[start of Information provided]

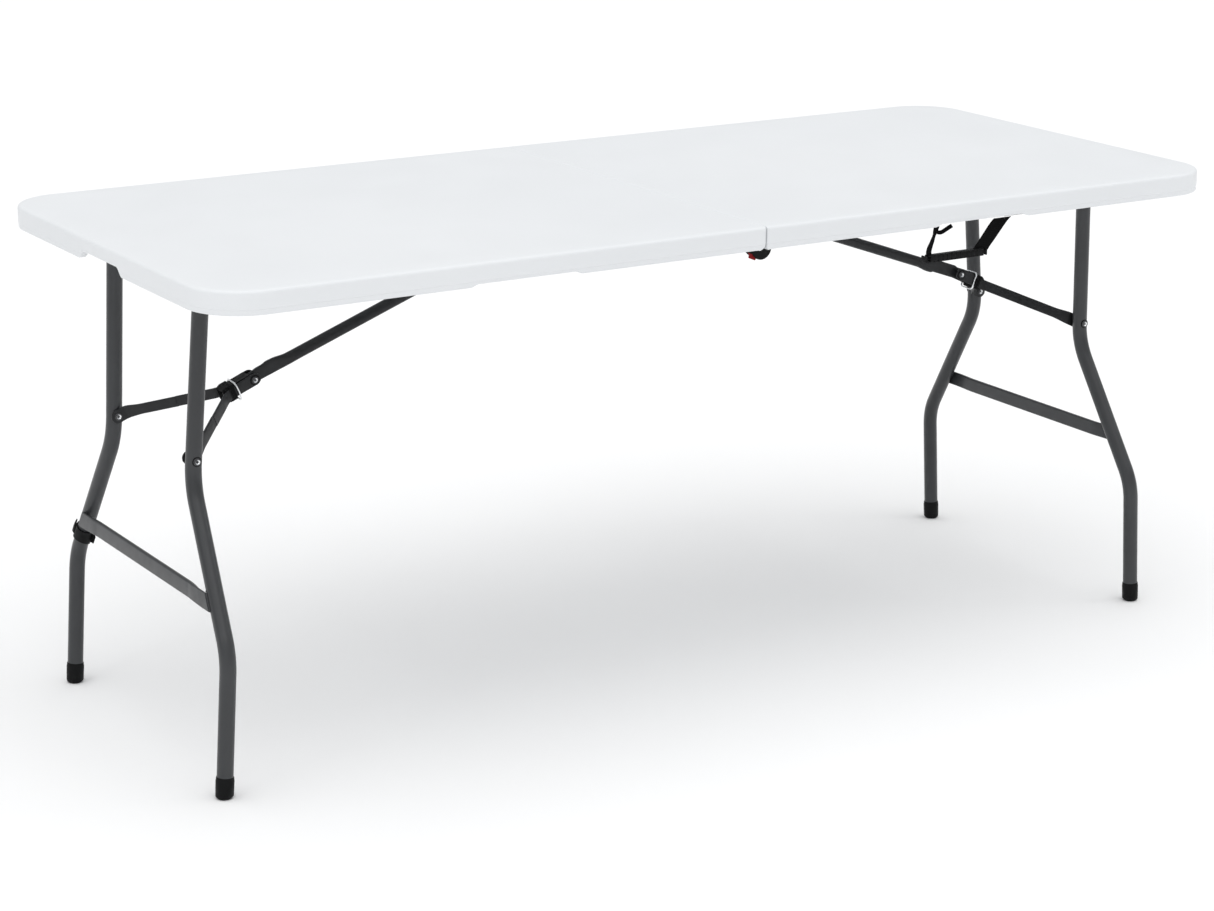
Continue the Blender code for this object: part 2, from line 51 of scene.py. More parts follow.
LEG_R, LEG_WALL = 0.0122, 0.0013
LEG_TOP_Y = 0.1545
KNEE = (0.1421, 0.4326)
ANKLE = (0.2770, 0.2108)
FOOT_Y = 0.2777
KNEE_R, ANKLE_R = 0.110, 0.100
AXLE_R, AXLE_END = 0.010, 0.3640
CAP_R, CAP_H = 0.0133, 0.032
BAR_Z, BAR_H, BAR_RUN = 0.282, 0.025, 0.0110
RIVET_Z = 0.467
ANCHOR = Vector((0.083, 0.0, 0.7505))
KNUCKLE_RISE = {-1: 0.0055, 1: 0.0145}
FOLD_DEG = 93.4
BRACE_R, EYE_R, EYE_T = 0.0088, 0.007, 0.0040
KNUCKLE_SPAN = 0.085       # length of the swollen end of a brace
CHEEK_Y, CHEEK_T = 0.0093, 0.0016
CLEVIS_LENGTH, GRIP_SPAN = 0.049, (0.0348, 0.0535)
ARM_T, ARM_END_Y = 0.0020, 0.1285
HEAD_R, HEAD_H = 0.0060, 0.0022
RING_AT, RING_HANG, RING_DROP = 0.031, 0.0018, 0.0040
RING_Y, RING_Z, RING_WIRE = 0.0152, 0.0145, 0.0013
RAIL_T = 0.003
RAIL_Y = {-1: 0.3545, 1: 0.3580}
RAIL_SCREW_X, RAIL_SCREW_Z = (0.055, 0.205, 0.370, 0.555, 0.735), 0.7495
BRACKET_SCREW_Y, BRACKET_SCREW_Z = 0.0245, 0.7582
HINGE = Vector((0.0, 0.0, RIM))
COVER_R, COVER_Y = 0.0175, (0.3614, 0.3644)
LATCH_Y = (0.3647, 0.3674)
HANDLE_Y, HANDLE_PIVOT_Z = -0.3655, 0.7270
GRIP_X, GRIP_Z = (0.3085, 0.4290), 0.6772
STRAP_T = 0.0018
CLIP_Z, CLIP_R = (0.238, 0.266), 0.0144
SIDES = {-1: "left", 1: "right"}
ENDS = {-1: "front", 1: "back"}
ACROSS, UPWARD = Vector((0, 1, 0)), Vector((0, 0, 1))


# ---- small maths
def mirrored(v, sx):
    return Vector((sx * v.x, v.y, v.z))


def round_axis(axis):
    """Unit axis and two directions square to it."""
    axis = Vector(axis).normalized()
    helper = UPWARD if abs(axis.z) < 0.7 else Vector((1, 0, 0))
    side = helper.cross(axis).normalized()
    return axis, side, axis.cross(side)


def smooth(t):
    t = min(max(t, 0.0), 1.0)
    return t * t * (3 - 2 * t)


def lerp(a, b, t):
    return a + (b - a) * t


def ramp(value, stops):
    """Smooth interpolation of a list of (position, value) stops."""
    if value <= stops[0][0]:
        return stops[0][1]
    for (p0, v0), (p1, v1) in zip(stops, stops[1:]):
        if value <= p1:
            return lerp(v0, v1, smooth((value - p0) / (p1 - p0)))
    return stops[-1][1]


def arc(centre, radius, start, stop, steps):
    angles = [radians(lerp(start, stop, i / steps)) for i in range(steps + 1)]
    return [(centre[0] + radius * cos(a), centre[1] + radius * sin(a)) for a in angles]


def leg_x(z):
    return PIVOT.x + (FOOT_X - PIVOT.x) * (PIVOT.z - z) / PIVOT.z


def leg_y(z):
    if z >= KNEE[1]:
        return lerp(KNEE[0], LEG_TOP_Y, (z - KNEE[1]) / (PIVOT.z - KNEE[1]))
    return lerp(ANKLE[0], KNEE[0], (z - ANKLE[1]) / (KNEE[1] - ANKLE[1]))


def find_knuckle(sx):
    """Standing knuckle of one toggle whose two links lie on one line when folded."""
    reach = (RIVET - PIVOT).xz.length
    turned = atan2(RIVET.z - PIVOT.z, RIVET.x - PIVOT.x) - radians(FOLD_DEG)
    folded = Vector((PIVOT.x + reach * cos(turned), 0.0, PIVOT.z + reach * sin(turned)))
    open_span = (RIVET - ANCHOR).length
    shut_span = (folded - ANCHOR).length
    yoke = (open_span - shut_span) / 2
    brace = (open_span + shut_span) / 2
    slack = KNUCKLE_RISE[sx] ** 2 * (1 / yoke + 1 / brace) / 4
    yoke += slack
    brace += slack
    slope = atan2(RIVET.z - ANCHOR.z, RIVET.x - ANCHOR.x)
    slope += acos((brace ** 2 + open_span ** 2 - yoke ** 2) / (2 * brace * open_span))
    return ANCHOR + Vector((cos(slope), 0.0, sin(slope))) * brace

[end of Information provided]
[start of Information provided]

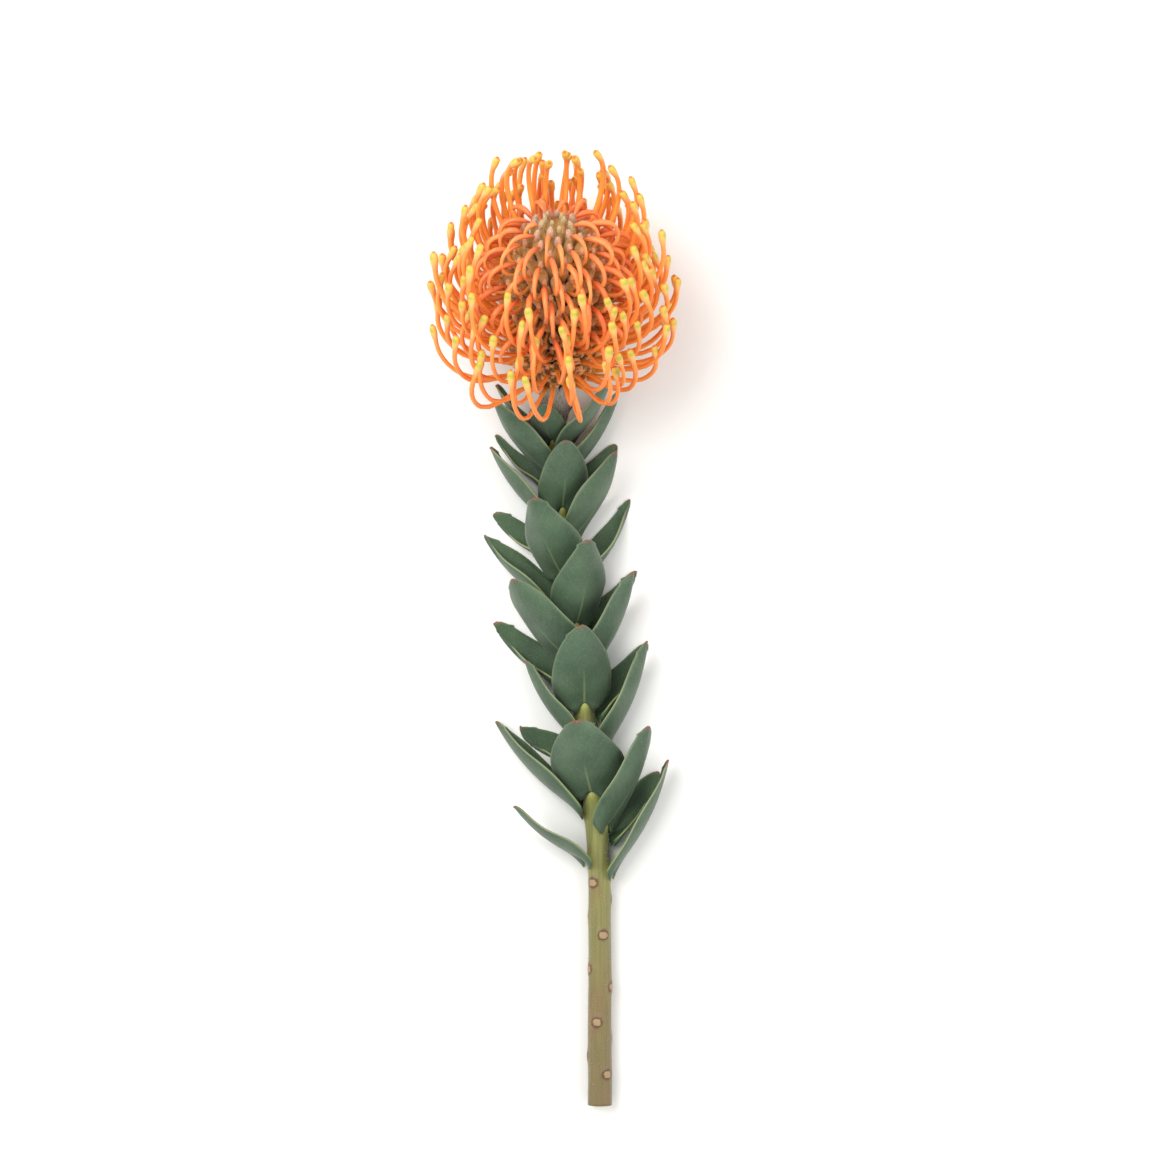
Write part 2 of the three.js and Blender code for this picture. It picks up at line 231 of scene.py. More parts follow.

[end of Information provided]

> **The task**:
How many lines in these entries contain the string "parts"? State the number and nothing more.

> **Finished answer**:
2